“Daddy, my friend Akosua’s mum told us that before I was born, you were a very big man. So does it mean your stomach was big like this?”, and my son proceeded to circumscribe a wide circle with his little seven-year-old hands. I smiled because I understood his question. But the torrents of memories that came with the answer to the question were the demons of my life, red gnarling demons that I had spent the better part of the past seven years exorcising.
As far back as my primary school days, politics was in my blood. I was school prefect in basic school, middle school, secondary school and even managed to clinch the SRC President position in the university.
It was, therefore, no surprise when the political parties of the day, having heard of my exploits, tried to woo me to join their camp. Initially, I was sceptical. My political life was a very honest one, and anyone who schooled with me would attest to that. And that was also why I did not want to engage in politics after school. That game was too bloody and nasty for my liking, achieving nothing but the enrichment of the few at the top and impoverishing the masses. At the same time, I tried to convince myself that it could be my chance to change the system. The mental conflict was serious.
To cut a long story short, I joined one of the minority parties at the time. I did not do so because the bigger parties were beyond my reach or because of any personal inadequacies. I joined them because I felt I could exert more influence there than in the other parties, where egos were big and friction was hot.
With time, I got closer to my constituents, showing them love, care and compassion at the least opportunity. They loved me, I loved them. They voted me their Member of Parliament. Then everything changed. Only power can reveal a man’s true character.
I started enjoying the perks of the position: free accommodation, free fuel, and free healthcare, at least a 500% increase in my monthly salary, various funny allowances and a lot of other things I have even forgotten. I began regarding myself as being better than the people I was serving.
As the days went by, I started to develop a cancerous sense of entitlement. I did not see why I should share the money allocated to the constituency equally to all the districts when the poor lazy illiterates were not even ready to work for themselves. So I started to divert funds.

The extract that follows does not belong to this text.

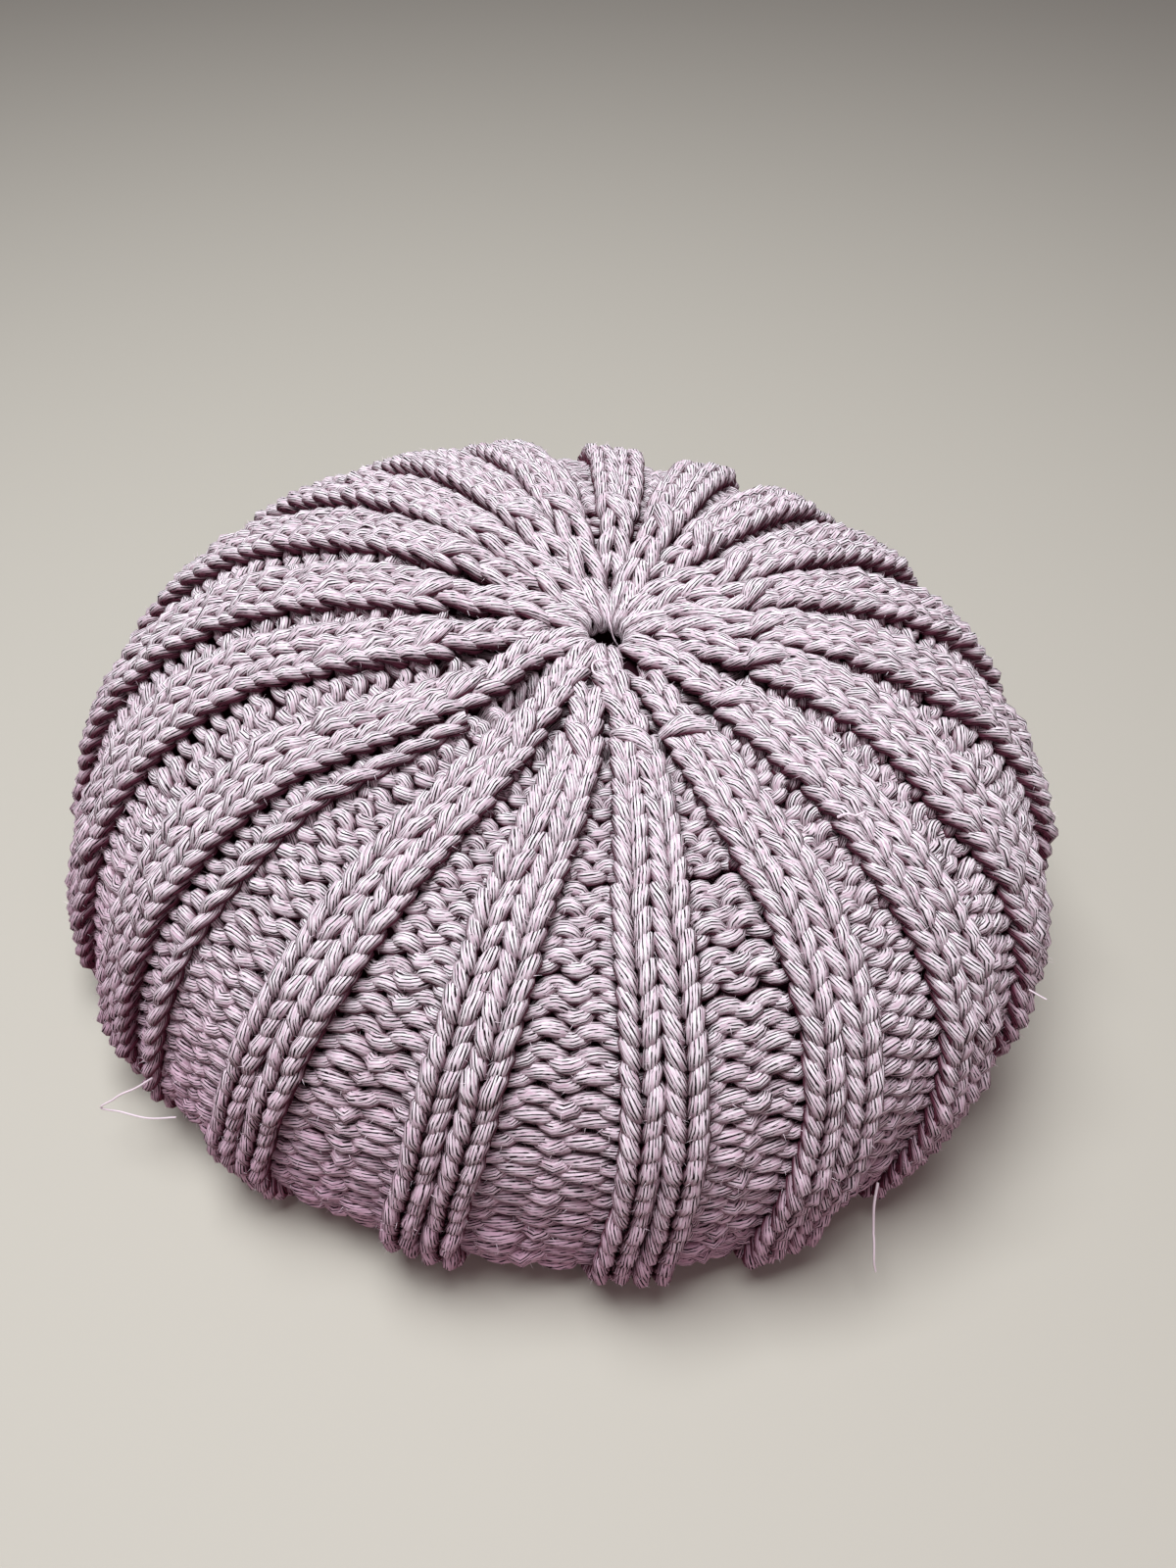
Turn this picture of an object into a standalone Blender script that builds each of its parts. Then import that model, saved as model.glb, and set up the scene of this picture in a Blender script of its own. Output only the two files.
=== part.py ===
# Knitted floor pouf: one filled cover in chunky 2 x 2 rib, drawn up to a small hole at the crown.
# Metres, +Z up. The origin is under the middle of the pouf and the front is at -Y.

import math
from collections import namedtuple

import bmesh
import bpy
from mathutils import Vector

# The filled body. Its level sections are ovals that shift and shrink towards the crown.
RADIUS = 0.226
HEIGHT = 0.202
WIDEST_AT = 0.039
UPPER_FULLNESS = 2.63
LOWER_FULLNESS = 1.96
FOOT_SHARE = 0.865
CROWN_SHIFT = (0.040, 0.007)
CROWN_DIP = 0.026
CROWN_DIP_SPREAD = 0.27
BACK_RISE = 0.011
FOOT_CENTRE = (-0.0035, 0.0013)

# Waves that make the round section uneven: how many go round, their share of the radius, a crest in degrees
Wave = namedtuple("Wave", "count share crest")
WAVES = (
    Wave(2, 0.0863, -29.4),
    Wave(3, 0.0092, 27.3),
    Wave(4, 0.0142, -41.3),
)

# Each rib's middle in degrees from +X: at the widest ring, on the shoulder and at the crown
Rib = namedtuple("Rib", "kind widest shoulder crown")
RIBS = (
    Rib("rib", -76.0, -81.0, -80.0),
    Rib("rib", -99.0, -101.5, -98.0),
    Rib("rib", -123.0, -122.0, -117.0),
    Rib("seam", -139.0, -141.0, -132.0),
    Rib("rib", -148.0, -152.0, -143.0),
    Rib("rib", -165.0, -174.0, -169.0),
    Rib("rib", -186.0, -190.0, -191.0),
    Rib("rib", -203.0, -207.0, -210.0),
    Rib("rib", -220.0, -222.0, -224.0),
    Rib("rib", -237.0, -237.0, -239.0),
    Rib("rib", -254.0, -252.0, -254.0),
    Rib("rib", -273.0, -274.0, -275.0),
    Rib("rib", -293.0, -294.0, -294.0),
    Rib("rib", -312.0, -313.0, -312.0),
    Rib("rib", -332.0, -331.0, -332.0),
    Rib("rib", -350.0, -349.0, -347.0),
    Rib("rib", -371.0, -368.0, -363.0),
    Rib("rib", -390.0, -388.0, -378.0),
    Rib("rib", -404.0, -404.0, -400.0),
    Rib("rib", -420.0, -420.0, -422.0),
)
SHOULDER_TURN = 0.6
CROWN_TURN = 0.9

# A rib is two knit wales with a groove between them, and hollow purl panels lie between ribs
RIB_HALF = 0.016
RIB_HALF_SHARE = 0.40
SEAM_HALF = 0.009
GROOVE_DEPTH = 0.003
EDGE_DEPTH = 0.005
PANEL_DEPTH = 0.009
SEAM_DEPTH = 0.003
FULL_RELIEF_PITCH = 0.050
MERGE_RADIUS = 0.060
RELIEF_GONE_TURN = -0.9

# The open gather at the crown, and the closed one under the pouf
RIM_RADIUS = 0.013
Well = namedtuple("Well", "radius depth")
WELL = (
    Well(0.0, 0.032),
    Well(0.0055, 0.030),
    Well(0.0070, 0.016),
    Well(0.0080, 0.006),
)
CLOSED_GATHER_RADIUS = 0.014
CLOSED_GATHER_DEPTH = 0.006

COLUMNS_PER_RIB = 8
CROWN_ROWS = 5
DOME_ROWS = 13
SIDE_ROWS = 5
FIRST_DOME_TURN = 0.86
NORMAL_STEP = 0.004

COVER_COLOUR = (0.44, 0.31, 0.36, 1.0)
COVER_ROUGHNESS = 0.9


def clear_scene():
    for old in list(bpy.data.objects):
        bpy.data.objects.remove(old, do_unlink=True)


def wavy_radius(azimuth):
    total = 1.0
    for wave in WAVES:
        total += wave.share * math.cos(wave.count * (azimuth - math.radians(wave.crest)))
    return RADIUS * total


def body_point(azimuth, turn):
    """A point of the smooth body. turn is 1 at the crown, 0 at the widest ring and -1 at the floor."""
    angle = abs(turn) * math.pi / 2
    radius = wavy_radius(azimuth)
    if turn < 0:
        share = FOOT_SHARE + (1 - FOOT_SHARE) * math.cos(angle) ** (2 / LOWER_FULLNESS)
        height = WIDEST_AT * (1 - math.sin(angle) ** (2 / LOWER_FULLNESS))
        rise = 0.0
    else:
        share = max(math.cos(angle), 0.0) ** (2 / UPPER_FULLNESS)
        rise = math.sin(angle) ** (2 / UPPER_FULLNESS)
        dip = math.exp(-share / CROWN_DIP_SPREAD) - math.exp(-1 / CROWN_DIP_SPREAD)
        height = WIDEST_AT + (HEIGHT - WIDEST_AT) * rise - CROWN_DIP * dip
        height += BACK_RISE * math.sin(azimuth) * 4 * share * (1 - share)
    x = FOOT_CENTRE[0] + CROWN_SHIFT[0] * rise + radius * share * math.cos(azimuth)
    y = FOOT_CENTRE[1] + CROWN_SHIFT[1] * rise + radius * share * math.sin(azimuth)
    return Vector((x, y, height))


def body_normal(azimuth, turn):
    around = body_point(azimuth + NORMAL_STEP, turn) - body_point(azimuth - NORMAL_STEP, turn)
    above = min(turn + NORMAL_STEP, 0.999)
    below = max(turn - NORMAL_STEP, -0.999)
    return around.cross(body_point(azimuth, above) - body_point(azimuth, below)).normalized()


def turn_at_share(wanted):
    """The upper turn at which the section has shrunk to this share of the widest radius."""
    return math.acos(wanted ** (UPPER_FULLNESS / 2)) * 2 / math.pi


def between(low, high, share):
    return low + (high - low) * share


def rib_azimuth(rib, turn):
    if turn <= 0:
        return math.radians(rib.widest)
    if turn <= SHOULDER_TURN:
        return math.radians(between(rib.widest, rib.shoulder, turn / SHOULDER_TURN))
    share = min((turn - SHOULDER_TURN) / (CROWN_TURN - SHOULDER_TURN), 1.0)
    return math.radians(between(rib.shoulder, rib.crown, share))


def rib_half_angle(rib, turn, radius):
    """Half the angle that a rib covers. Near the crown the ribs shrink so that all of them fit."""
    full = RIB_HALF if rib.kind == "rib" else SEAM_HALF
    pitch = 2 * math.pi * radius / len(RIBS)
    return min(full, RIB_HALF_SHARE * pitch) / radius


def column_places(turn, radius):
    """(azimuth, depth) of every column: each rib's five columns, then three across the panel after it."""
    pitch = 2 * math.pi * radius / len(RIBS)
    relief = min(pitch / FULL_RELIEF_PITCH, 1.0)
    if turn < 0:
        relief *= max(1 - turn / RELIEF_GONE_TURN, 0.0)
    merged = min(max(1 - (radius - MERGE_RADIUS) / MERGE_RADIUS, 0.0), 1.0)
    places = []
    for index, rib in enumerate(RIBS):
        following = RIBS[(index + 1) % len(RIBS)]
        middle = rib_azimuth(rib, turn)
        next_middle = rib_azimuth(following, turn)
        if index + 1 == len(RIBS):
            next_middle -= 2 * math.pi
        half = rib_half_angle(rib, turn, radius)
        next_half = rib_half_angle(following, turn, radius)
        if rib.kind == "seam":
            depths = (PANEL_DEPTH, EDGE_DEPTH, SEAM_DEPTH, EDGE_DEPTH, PANEL_DEPTH)
        else:
            groove = between(GROOVE_DEPTH, 0.0, merged)
            crest = between(0.0, GROOVE_DEPTH, merged)
            depths = (EDGE_DEPTH, crest, groove, crest, EDGE_DEPTH)
        for step, depth in enumerate(depths):
            places.append((middle + half * (1 - step / 2), depth * relief))
        panel_start = middle - half
        panel_end = next_middle + next_half
        for step in (1, 2, 3):
            places.append((between(panel_start, panel_end, step / 4), PANEL_DEPTH * relief))
    return places


def body_row(turn):
    """One ring of the ribbed surface."""
    radius = (body_point(0.0, turn) - body_point(math.pi, turn)).length / 2
    row = []
    for azimuth, depth in column_places(turn, radius):
        row.append(body_point(azimuth, turn) - body_normal(azimuth, turn) * depth)
    return row


def circle_row(centre, radius, turn):
    row = []
    for azimuth, _ in column_places(turn, RIM_RADIUS):
        row.append(centre + Vector((math.cos(azimuth), math.sin(azimuth), 0.0)) * radius)
    return row


def cover_rows():
    """All rings from the bottom of the crown's well round the dome to the closed gather underneath."""
    rim_turn = turn_at_share(RIM_RADIUS / RADIUS)
    rim = body_row(rim_turn)
    centre = sum(rim, Vector()) / len(rim)
    rows = []
    for ring in WELL:
        rows.append(circle_row(centre - Vector((0.0, 0.0, ring.depth)), ring.radius, rim_turn))
    rows.append(rim)
    for step in range(1, CROWN_ROWS):
        rows.append(body_row(between(rim_turn, FIRST_DOME_TURN, step / CROWN_ROWS)))
    for step in range(DOME_ROWS):
        rows.append(body_row(between(FIRST_DOME_TURN, 0.0, step / DOME_ROWS)))
    for step in range(SIDE_ROWS + 1):
        rows.append(body_row(-step / SIDE_ROWS))
    foot = Vector((FOOT_CENTRE[0], FOOT_CENTRE[1], 0.0))
    rows.append(circle_row(foot, CLOSED_GATHER_RADIUS, rim_turn))
    rows.append(circle_row(foot + Vector((0.0, 0.0, CLOSED_GATHER_DEPTH)), 0.0, rim_turn))
    return rows


def place_sphere_points(mesh, rows, columns):
    """Moves each point of a sphere to the ring and column that its latitude and longitude name."""
    last = len(rows) - 1
    for vert in mesh.verts:
        ring = round(math.acos(max(-1.0, min(1.0, vert.co.z))) / math.pi * last)
        longitude = math.atan2(vert.co.y, vert.co.x)
        column = round(-longitude / (2 * math.pi) * columns) % columns
        vert.co = rows[ring][column]


def add_material(name, colour, roughness):
    material = bpy.data.materials.new(name)
    material.use_nodes = True
    shader = material.node_tree.nodes["Principled BSDF"]
    shader.inputs["Base Color"].default_value = colour
    shader.inputs["Roughness"].default_value = roughness
    shader.inputs["Metallic"].default_value = 0.0
    return material


def add_cover(collection):
    rows = cover_rows()
    columns = COLUMNS_PER_RIB * len(RIBS)
    mesh = bmesh.new()
    bmesh.ops.create_uvsphere(mesh, u_segments=columns, v_segments=len(rows) - 1, radius=1.0)
    place_sphere_points(mesh, rows, columns)
    data = bpy.data.meshes.new("knit_cover")
    mesh.to_mesh(data)
    mesh.free()
    data.shade_smooth()
    data.materials.append(add_material("pink_cotton_knit", COVER_COLOUR, COVER_ROUGHNESS))
    cover = bpy.data.objects.new("knit_cover", data)
    collection.objects.link(cover)
    return cover


def main():
    clear_scene()
    collection = bpy.data.collections.new("knitted_pouf")
    bpy.context.scene.collection.children.link(collection)
    add_cover(collection)


main()
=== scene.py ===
# Knitted floor pouf: the looks. Every stitch is a tube of yarn laid on the pouf's own surface.
import math

import bmesh
import bpy
import numpy as np
from mathutils import Matrix, Vector


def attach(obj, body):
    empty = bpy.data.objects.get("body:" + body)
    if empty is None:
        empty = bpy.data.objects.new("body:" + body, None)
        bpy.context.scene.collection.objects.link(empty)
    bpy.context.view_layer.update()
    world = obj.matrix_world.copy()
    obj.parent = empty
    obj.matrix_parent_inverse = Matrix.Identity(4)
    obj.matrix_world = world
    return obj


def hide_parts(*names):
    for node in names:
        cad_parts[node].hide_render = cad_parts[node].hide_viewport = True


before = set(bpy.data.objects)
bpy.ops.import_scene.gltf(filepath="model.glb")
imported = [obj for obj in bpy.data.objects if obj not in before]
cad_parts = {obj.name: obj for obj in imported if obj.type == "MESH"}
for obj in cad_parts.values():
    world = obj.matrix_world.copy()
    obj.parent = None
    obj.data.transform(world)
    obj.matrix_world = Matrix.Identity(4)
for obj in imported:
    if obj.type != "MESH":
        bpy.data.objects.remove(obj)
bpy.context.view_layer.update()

mm = 0.001
rng = np.random.default_rng(20)


def hexColour(text):
    # sRGB hex to the linear colour that the shaders want
    channels = [int(text[place:place + 2], 16) / 255 for place in (1, 3, 5)]
    linear = [c / 12.92 if c <= 0.04045 else ((c + 0.055) / 1.055) ** 2.4 for c in channels]
    return (*linear, 1.0)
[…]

My wife advised me severally about the sudden worsening of my human attitudes. At the time, I did not pay attention to her. She was a ceremonial wife; who the hell did she think she was to show me how to live my life?
The road that connected my district capital to the regional capital was so bad that it took three hours to complete a journey that would have taken forty-five minutes if the road were a bit better. I promised the people that I would improve the road if they gave me the mandate. When the money for the road finally came, I put half in my personal account and gave the other half as loans to my party faithful. The recipients hailed me and promised me that I would be the MP for as long as I wanted. I was happy that at least, there were people who still loved me.
Two years into my assumption of office, my wife got pregnant. Around her estimated time of delivery, I was out of town with some of my cronies and some bad university girls who we shared and passed around like PK Chewing Gum. I got a call one cold night.
“Hello. Is this Honourable Kofi Titi?”
“Yes, it is. How may I help you?” I barked into the phone. Whoever it was had to talk fast; I had to go handle some ‘hot businesses’ on my king-size bed.
“Sorry, Sir, but please come to the Marcus Boye Regional Hospital now.” The line went dead. All the blood in my groin rushed back to my head. I rushed to the hospital.
The news? My wife had developed complications and had been rushed to the regional hospital from the district hospital. The doctors said if she had come an hour after the complications started, she would be alive; three hours was too much, she had lost too much blood. But they managed to save the baby.
To say I was devastated is an understatement. The poor innocent woman had paid for my sins. Then it dawned on me that my actions might have killed even more people. I could not forgive myself.
The very next day, I returned all the money I had stolen. I resigned and said goodbye to politics.
Now, as my son stares into my face, I remember his mother – that beautiful innocent angel I killed.
I do not know whether to tell him the truth now or later when he can appreciate it better but I know one thing: it was Ghana’s Independence Day and people like me are the reason why after 59 years of so-called independence, we are more dependent on foreign aid now than ever before.
If Ghana will work again (has it ever worked?), it will depend on every single one of us but will depend most on our leadership.